Using an Outside Collection Firm

There will come a time when it becomes necessary to utilize the services of an outside collection firm. This may be a collection agency or a collection attorney. Collection firms should be utilized with “accounts” rather than “customers”. Customers should never be placed with third party firms. The differences between customers and accounts are distinctive.


·         Pay. They may not pay everything they owe but they send some type of payment on a regular basis.

·         Accept telephone calls, and return calls, and make an effort.

·         Inform their creditors what is happening.

·         Do not make promises they cannot keep.

Accounts on the other hand are complete opposites. When to turn an account over to a collection firm should be included in the company collection policy. However, the sooner an account is placed with an outside agency the better the chance of recovery. Generally, accounts should be placed within 90 days of the due date or after three unfulfilled promises whichever occurs first.

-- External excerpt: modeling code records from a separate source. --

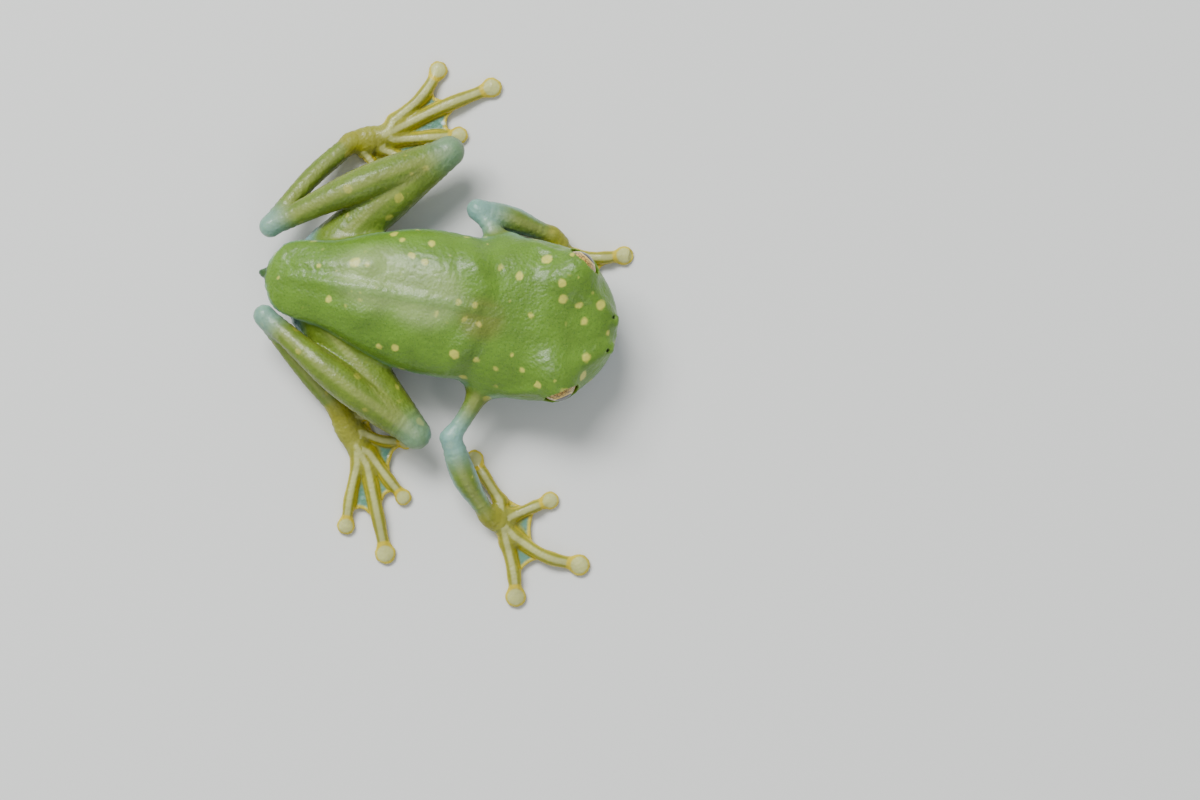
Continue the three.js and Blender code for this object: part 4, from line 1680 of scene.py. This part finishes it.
    def pad_masks(self) -> tuple[np.ndarray, np.ndarray]:
        """Marks the digits' pads.

        Returns:
            The pale middle of each pad, and the bright ring round it.
        """
        pads, rims = np.zeros(len(self.points)), np.zeros(len(self.points))
        for digit in (digit for base in self.bases for digit in base.digits):
            away = np.linalg.norm((self.points - digit.pad_centre())[:, :2], axis=1) / digit.pad
            pads = np.maximum(pads, ease(away, *self.pad_fade))
            ring = ease(away, *self.pad_rim_outer) * ease(away, *self.pad_rim_inner)
            rims = np.maximum(rims, ring)
        return pads, rims

    def web_rims(self) -> np.ndarray:
        """The bright free edges of all the webs."""
        edges = [edge for base in self.bases for edge in base.edges()]
        return self.near(edges, 0.0, self.web_rim_soft)

    def bones(self, routes: Sequence[Route], half: float) -> np.ndarray:
        """Marks the pale bones inside limbs or digits, as seen from above and below.

        Args:
            routes: The lines that the bones follow.
            half: Half of a bone's width.

        Returns:
            A number from 0 to 1 for each point.
        """
        plan = self.points * np.array([1.0, 1.0, 0.0])
        mask = np.zeros(len(self.points))
        for route in routes:
            inside = self.about(route, float(route.radii.max()) * self.bone_box)
            if inside.any():
                distance, _ = route.flattened().nearest(plan[inside])
                here = ease(distance, half * self.bone_fade[0], half * self.bone_fade[1])
                mask[inside] = np.maximum(mask[inside], here)
        return mask * self.limbs * ease(np.abs(self.facing_up), *self.bone_tilt)

    def nostrils(self) -> np.ndarray:
        """Marks the painted shade in and round the two nostrils.

        Returns:
            A number from 0 to 1 for each point.
        """
        middles = [self.frog.nostril_shade.centre_on(side) for side in Side]
        away = [np.linalg.norm(self.points - middle, axis=1) for middle in middles]
        return ease(np.minimum(*away), *self.nostril_shade_fade)

    def blue_joints(self) -> np.ndarray:
        """Marks the painted pale blue sheen over elbows, knees, heels and the forearms' outer edges.

        Returns:
            A number from 0 to 1 for each point.
        """
        mask = np.zeros(len(self.points))
        joints = [(leg.knee, *self.knee_sheen) for leg in self.frog.legs]
        joints += [(leg.heel, *self.heel_sheen) for leg in self.frog.legs]
        joints += [(arm.elbow, *self.elbow_sheen) for arm in self.frog.arms]
        for place, reach, strength in joints:
            away = np.linalg.norm(self.points - frog_space([place])[0], axis=1)
            mask = np.maximum(mask, strength * ease(away, reach, 0.0))
        forearms = [arm.routes()["forearm"] for arm in self.frog.arms]
        side = self.forearm_sheen * ease(np.abs(self.facing_up), *self.forearm_tilt)
        mask = np.maximum(mask, side * self.near(forearms, 0.0, self.forearm_soft))
        return mask * self.limbs * ease(self.height, *self.sheen_heights)

    def shown(self, shapes: Sequence[Patch | Streak], where: np.ndarray) -> dict[Mark, np.ndarray]:
        """Marks what shows through the skin.

        Args:
            shapes: Ovals and lines, some of which share a mark.
            where: The part of the skin that they show through.

        Returns:
            An array for each mark among them.
        """
        masks: dict[Mark, np.ndarray] = {}
        for shape in shapes:
            here = shape.show(self.points) * where
            masks[shape.mark] = np.maximum(masks.get(shape.mark, 0.0), here)
        return masks


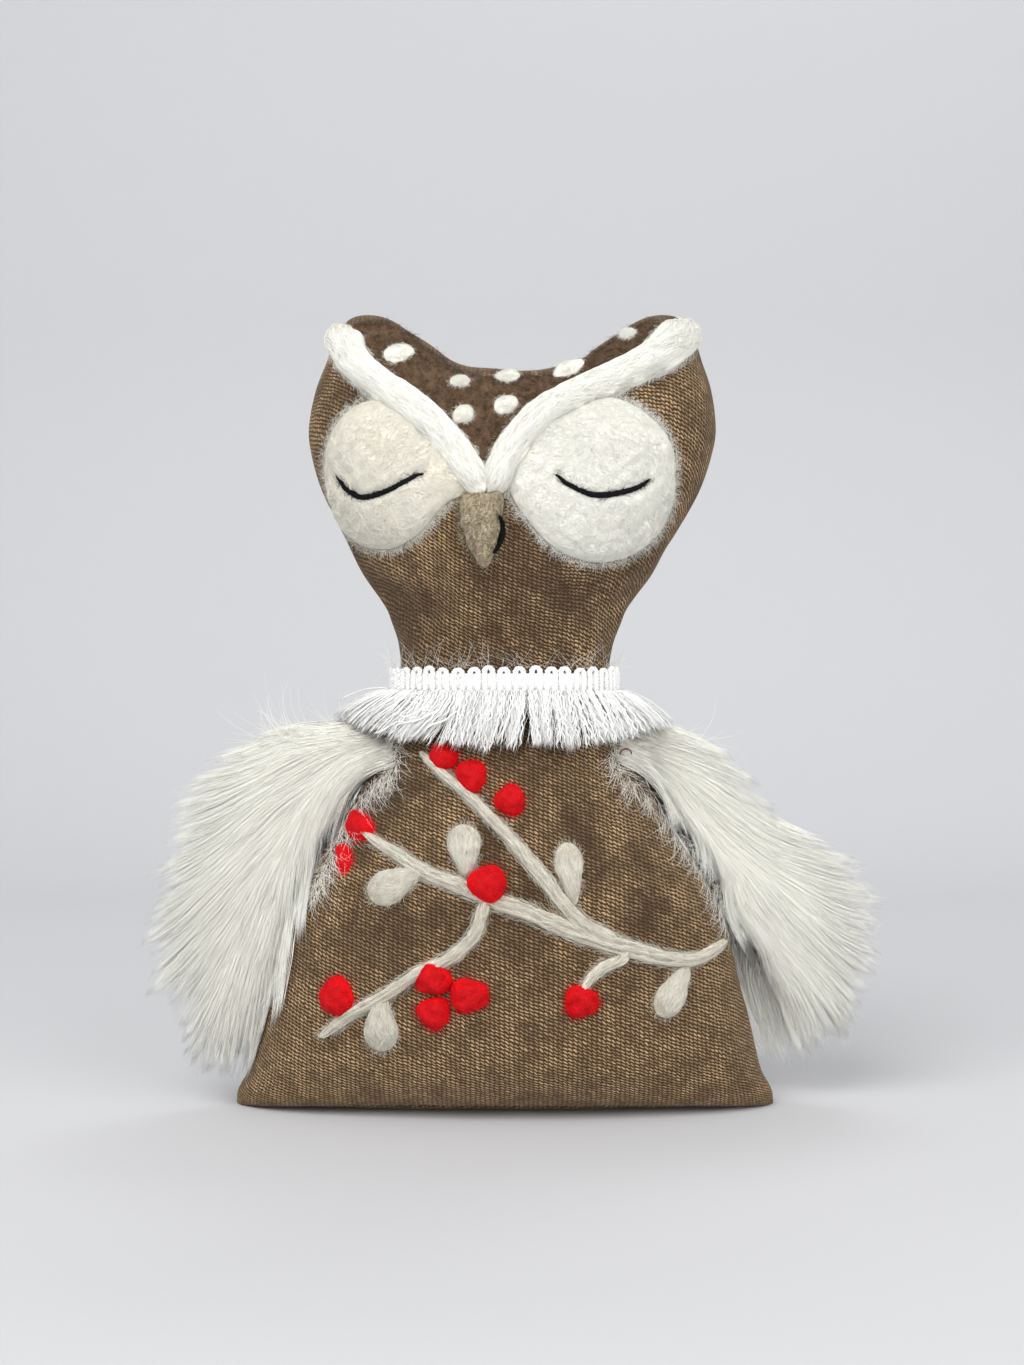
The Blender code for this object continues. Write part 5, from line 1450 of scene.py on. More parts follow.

Whether to use a collection agency or attorney should be determined by how far the creditor is willing to pursue the debt. If the credit manager is willing to use legal remedies then a collection attorney firm should be utilized. However, if the credit manager is not willing to pursue the debt through legal channels then a collection agency should be the choice. In either case the sooner the account is referred to an outside agency the better the odds of recovering the amount owed.

I wish you well,  

The information provided above is for educational purposes only and not provided as legal advice. Legal advice should be obtained from a licensed attorney in good standing with the Bar Association and preferably Board Certified in either Creditor Rights or Bankruptcy.